Thailand: Risk Assessment
Country Risk Rating
Business Climate Rating
- Regional hub; long coastlines; proximity to fast-growing Asian markets
- Strong external accounts and substantial foreign exchange reserves
- Richly endowed in agricultural resources (natural rubber, rice, and sugar cane)
- Diversified exports: tourism, machines, car parts, electronic components, agri-food products, fish and shellfish
- Inadequate infrastructures
- Aging population and shortage of skilled labor
- Uncertain political situation; antagonism between rural and urban areas
- High corruption perception and large informal economy
- High household debt levels
Slowdown in foreign trade hinders growth
After a sharp slowdown in 2019, the Thai economy is likely to rebound only modestly in 2020, remaining below its potential level of growth. Exports (65% of GDP), which are being hurt by the strong baht, will also continue to be affected by the global slowdown, particularly among the country’s main partners (China, the United States, the Eurozone), given Thailand’s integration in value chains. As a result, the manufacturing sector will continue to see unfavorable momentum, particularly in the electronics, chemical and automotive industries. In spite of the unsupportive international economic situation, resilient domestic demand should enable growth to remain robust. Public investment will increase, with the launch of several transport infrastructure projects linked to the Eastern Economic Corridor initiative, a development plan to create a vast industrial and technological cluster in a region south-east of Bangkok. In addition, the government decided to relax its tax policy in late summer 2019, announcing a stimulus package worth about 2% of GDP and consisting of two sets of measures. The first aims to support consumption, with increased benefits for low-income earners, aid for farmers affected by the severe drought of 2019, and spending money for domestic tourists. The second intends to support FDI with new tax incentives designed to attract more production relocations from China. However, although the decline in central bank policy rates is expected to ease credit conditions slightly, private investment will remain severely constrained by uncertainties about protectionist risks and the global slowdown, which led to a deterioration in business confidence in 2019. Despite the announced budget support and contained inflation, household consumption will remain moderate, in particular due to the level of household debt (almost 80% of GDP) and waning consumer confidence. Tourism is still expected to make a significant contribution to growth, despite the strong baht and slightly slower visitor growth.
A more expansionary fiscal policy
In FY 2020, the public deficit is expected to increase, in line with the government’s commitment to support growth. Expenditure will increase by nearly 7% in value, particularly in social assistance, investment and defense. The education and interior ministries will receive the largest amounts. In addition, while the VAT hike from 7% to 10% is to be postponed again, revenues should still continue to increase thanks to recent tax reforms, such as the revision of the income tax code. Public debt remains contained and relatively low risk: it is almost entirely denominated in Thai baht and contracted in the medium and long term.

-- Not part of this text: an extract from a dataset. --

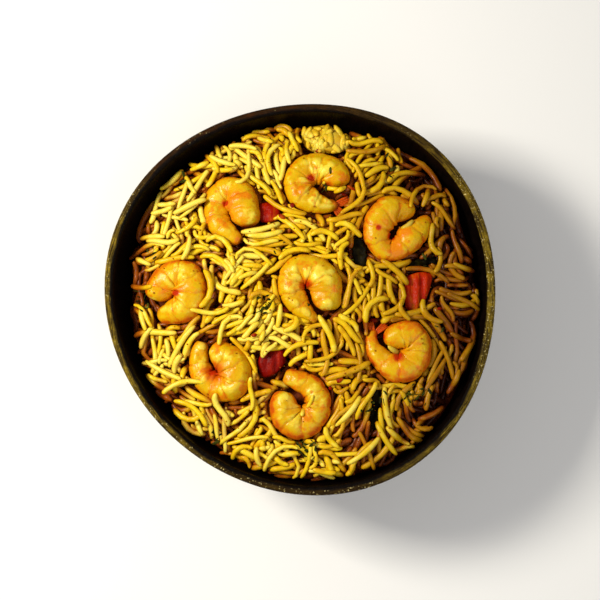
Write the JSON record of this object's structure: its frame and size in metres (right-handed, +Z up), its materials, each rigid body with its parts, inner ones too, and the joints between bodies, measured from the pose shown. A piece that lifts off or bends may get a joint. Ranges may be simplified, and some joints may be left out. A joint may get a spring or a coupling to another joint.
{
  "type": "bowl of shrimp biryani",
  "caption": "Domed heap of long yellow rice in a polished coconut-shell bowl, with curled shrimps, tomato pieces and wilted herb leaves lying on it",
  "frame": {"origin": "On the flat ground under the bowl, at the middle of the outline seen from above", "axes": "+Z up through the open bowl, +Y away from the viewer of the picture (its upper edge), +X to the viewer's right"},
  "size_m": [0.1296, 0.1304, 0.0598],
  "materials": {
    "shell": "polished, oiled coconut shell",
    "rice": "moist, slightly oily cooked rice",
    "shrimp": "moist, satin cooked shrimp",
    "tomato_dark": "wet, cooked tomato flesh",
    "tomato_bright": "wet, cooked tomato skin",
    "masala": "moist, crumbly",
    "leaf": "dark, wilted, slightly wet"
  },
  "bodies": {
    "root": {"bowl": "shell", "rice": "rice", "shrimp_1": "shrimp", "shrimp_2": "shrimp", "shrimp_3": "shrimp", "shrimp_4": "shrimp", "shrimp_5": "shrimp", "shrimp_6": "shrimp", "shrimp_7": "shrimp", "shrimp_8": "shrimp", "tomato_1": "tomato_dark", "tomato_2": "tomato_bright", "tomato_3": "tomato_dark", "masala_lump": "masala", "leaf_1": "leaf", "leaf_2": "leaf", "leaf_3": "leaf", "leaf_4": "leaf", "leaf_5": "leaf", "leaf_6": "leaf"}
  },
  "joints": []
}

Turning to the external accounts, the current account surplus is expected to narrow again in 2020. After plummeting in 2019, exports of goods are not expected to rebound significantly this year, with external demand still depressed. This drop-in exports has a severe impact on imports of intermediate goods, dragging down total imports. Nevertheless, the resilience of household spending, supported by the tax stimulus, should ensure that imports of consumer goods continue to grow briskly, especially as the baht will remain strong. Therefore, while the trade surplus may decline, it will remain significant at almost 4% of GDP. In addition, the services surplus (5.5% of GDP) will be maintained, supported by the continued growth of tourism revenues. The income balance (-4.5% of GDP), conversely, will once again make a negative contribution to the current account, due to profit repatriations by foreign companies.

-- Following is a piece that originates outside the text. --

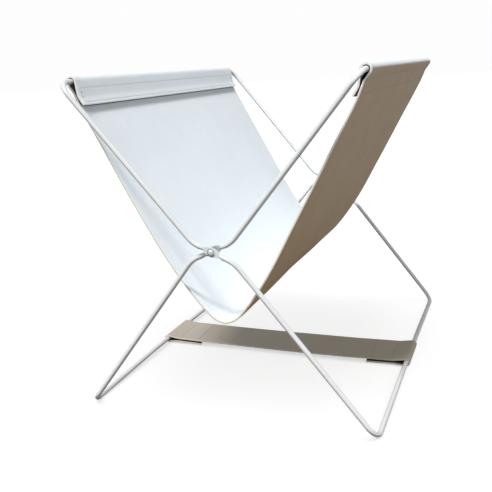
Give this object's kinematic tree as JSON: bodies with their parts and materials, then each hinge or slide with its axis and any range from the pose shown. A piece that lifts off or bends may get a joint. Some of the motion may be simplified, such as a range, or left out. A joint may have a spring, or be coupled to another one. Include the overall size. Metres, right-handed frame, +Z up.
{
  "type": "magazine rack",
  "caption": "Folding scissor-frame magazine rack of thin bent rod, with a wide leather sling hung between its top bars and a leather strap between its ground bars.",
  "frame": {"origin": "on the floor, midway between the feet", "axes": "+Z up, -Y the front (the side with the visible pivot), X across the scissor; the bars run along Y"},
  "size_m": [0.3132, 0.4618, 0.3398],
  "materials": {
    "rod": "satin off-white powder coat",
    "rivet": "satin",
    "sling": "smooth, matt, off-white inside and taupe outside",
    "strap": "smooth, matt taupe",
    "sling_thread": "waxed thread",
    "strap_thread": "waxed thread"
  },
  "bodies": {
    "frame_a": {"frame_a_top_bar": "rod", "frame_a_front_leg": "rod", "frame_a_rear_leg": "rod", "frame_a_ground_bar": "rod", "rivet_front": "rivet", "rivet_rear": "rivet", "spacer_front": "rivet", "spacer_rear": "rivet", "sling_left": "sling", "hem_stitching_left": "sling_thread", "strap": "strap", "strap_stitching_right": "strap_thread"},
    "frame_b": {"frame_b_top_bar": "rod", "frame_b_front_leg": "rod", "frame_b_rear_leg": "rod", "frame_b_ground_bar": "rod", "sling_right": "sling", "hem_stitching_right": "sling_thread", "strap_stitching_left": "strap_thread"}
  },
  "joints": [
    {"name": "scissor_fold", "type": "hinge", "parent": "frame_a", "child": "frame_b", "pos_m": [0, 0, 0.176], "axis": [0, -1, 0], "range_deg": [0, 70], "deforming": ["strap", "strap_stitching_left", "strap_stitching_right"]}
  ]
}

Elections maintain the army’s hold on power
Thailand has been a constitutional monarchy since 1932. It is plagued by chronic political instability and numerous army-led coups. The most recent one, which took place in 2014, had the king’s support and resulted in the appointment of General Prayuth Chan-o-cha as Prime Minister. After postponing parliamentary elections six times, the ruling junta finally held them in March 2019. Although a seven anti-junta party front claimed an absolute majority in the lower house, Mr. Prayuth stayed on as Prime Minister, supported by a new constitution adopted in 2017 that institutionalizes military power, increases the king’s power and gives little chance to opposition parties. In the new electoral process, the Prime Minister is elected by parliament, which is composed of 500 seats in the lower house and 250 seats in the senate. However, as the junta appoints all senators, pro-army parties only need a quarter of the seats to stay in power. A multi-party coalition supporting the Prime Minister was finally formed, but it has a very slim majority. This could affect the government’s ability to reform, forcing it to make compromises within its majority. However, the government has the support of the junta and the king, which ensures a certain degree of stability in the country.